:: Goal ::
Identify the lines that contain the string "this", then copy each of them.

:: The input ::
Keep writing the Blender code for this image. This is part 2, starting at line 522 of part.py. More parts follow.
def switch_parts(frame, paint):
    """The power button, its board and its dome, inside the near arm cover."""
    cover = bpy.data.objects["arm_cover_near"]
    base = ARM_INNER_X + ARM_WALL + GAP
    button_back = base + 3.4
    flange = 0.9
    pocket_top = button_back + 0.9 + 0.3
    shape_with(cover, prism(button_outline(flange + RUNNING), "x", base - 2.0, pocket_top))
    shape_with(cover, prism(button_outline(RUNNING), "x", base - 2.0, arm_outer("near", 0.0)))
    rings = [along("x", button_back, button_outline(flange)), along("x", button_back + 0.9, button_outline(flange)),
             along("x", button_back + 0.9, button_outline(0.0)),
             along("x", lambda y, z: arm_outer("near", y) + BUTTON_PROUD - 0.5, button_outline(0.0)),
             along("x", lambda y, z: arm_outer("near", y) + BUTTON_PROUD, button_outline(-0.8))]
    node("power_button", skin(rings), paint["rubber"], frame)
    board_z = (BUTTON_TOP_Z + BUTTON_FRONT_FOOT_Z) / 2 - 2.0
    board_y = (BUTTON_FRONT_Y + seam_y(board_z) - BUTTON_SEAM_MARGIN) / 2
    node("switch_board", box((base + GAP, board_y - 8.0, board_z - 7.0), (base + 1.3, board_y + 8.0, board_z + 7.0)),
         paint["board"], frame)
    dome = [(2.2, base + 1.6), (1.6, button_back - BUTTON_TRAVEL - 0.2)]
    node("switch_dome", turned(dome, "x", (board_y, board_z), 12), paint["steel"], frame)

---

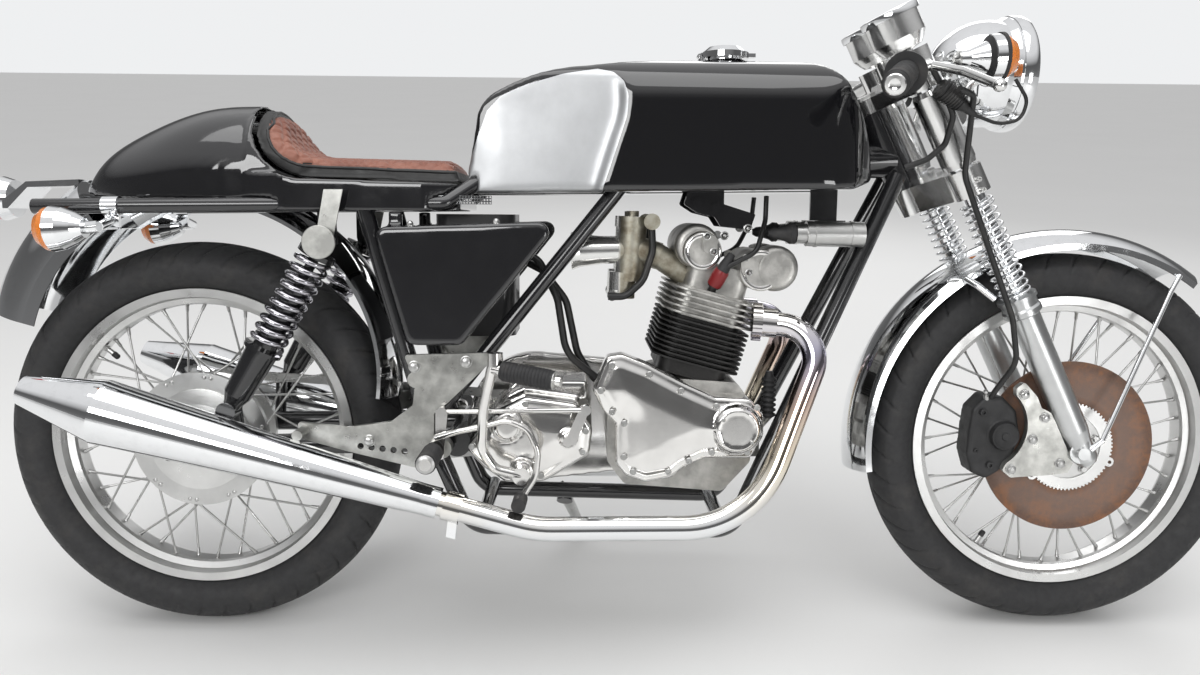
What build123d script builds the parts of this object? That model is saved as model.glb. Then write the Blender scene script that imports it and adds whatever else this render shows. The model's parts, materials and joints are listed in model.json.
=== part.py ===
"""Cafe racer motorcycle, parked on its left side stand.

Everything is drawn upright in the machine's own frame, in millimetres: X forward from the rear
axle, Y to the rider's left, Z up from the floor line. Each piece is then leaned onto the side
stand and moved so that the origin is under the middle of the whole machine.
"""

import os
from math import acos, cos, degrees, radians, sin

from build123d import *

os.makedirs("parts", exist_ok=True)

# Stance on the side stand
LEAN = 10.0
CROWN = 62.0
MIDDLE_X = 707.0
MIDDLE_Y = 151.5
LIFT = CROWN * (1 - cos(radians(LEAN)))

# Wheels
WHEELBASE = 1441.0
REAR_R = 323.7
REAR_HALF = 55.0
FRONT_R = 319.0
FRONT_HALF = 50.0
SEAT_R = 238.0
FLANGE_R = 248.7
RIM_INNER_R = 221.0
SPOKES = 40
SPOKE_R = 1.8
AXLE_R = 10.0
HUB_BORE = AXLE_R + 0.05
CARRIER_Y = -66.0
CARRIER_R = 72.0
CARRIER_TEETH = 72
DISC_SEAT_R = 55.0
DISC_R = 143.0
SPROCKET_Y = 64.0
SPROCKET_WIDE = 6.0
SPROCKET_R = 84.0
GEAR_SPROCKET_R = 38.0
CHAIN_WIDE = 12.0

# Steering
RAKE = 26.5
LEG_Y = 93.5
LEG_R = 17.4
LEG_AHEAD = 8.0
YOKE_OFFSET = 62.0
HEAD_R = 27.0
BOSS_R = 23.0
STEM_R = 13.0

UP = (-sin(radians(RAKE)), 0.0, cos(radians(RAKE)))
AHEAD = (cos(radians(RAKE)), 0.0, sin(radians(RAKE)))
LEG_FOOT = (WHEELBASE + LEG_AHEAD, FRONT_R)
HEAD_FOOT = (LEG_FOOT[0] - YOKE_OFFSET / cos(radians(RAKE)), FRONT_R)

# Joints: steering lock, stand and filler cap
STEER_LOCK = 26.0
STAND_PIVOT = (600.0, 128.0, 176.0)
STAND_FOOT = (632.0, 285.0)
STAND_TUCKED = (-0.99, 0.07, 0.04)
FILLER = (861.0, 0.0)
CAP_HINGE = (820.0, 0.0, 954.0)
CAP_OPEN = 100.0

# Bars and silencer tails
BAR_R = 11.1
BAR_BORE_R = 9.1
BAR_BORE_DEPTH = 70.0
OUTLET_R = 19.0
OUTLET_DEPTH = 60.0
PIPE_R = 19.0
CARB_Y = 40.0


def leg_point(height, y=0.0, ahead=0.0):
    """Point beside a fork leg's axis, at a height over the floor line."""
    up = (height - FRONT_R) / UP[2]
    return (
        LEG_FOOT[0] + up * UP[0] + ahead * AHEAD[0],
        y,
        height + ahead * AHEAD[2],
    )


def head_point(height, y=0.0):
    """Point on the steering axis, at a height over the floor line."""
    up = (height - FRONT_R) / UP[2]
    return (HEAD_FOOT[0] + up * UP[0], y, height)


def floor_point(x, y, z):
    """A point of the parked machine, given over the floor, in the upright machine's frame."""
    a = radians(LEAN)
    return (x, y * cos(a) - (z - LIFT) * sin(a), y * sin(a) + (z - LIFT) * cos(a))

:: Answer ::
Keep writing the Blender code for this image. This is part 2, starting at line 522 of part.py. More parts follow.
What build123d script builds the parts of this object? That model is saved as model.glb. Then write the Blender scene script that imports it and adds whatever else this render shows. The model's parts, materials and joints are listed in model.json.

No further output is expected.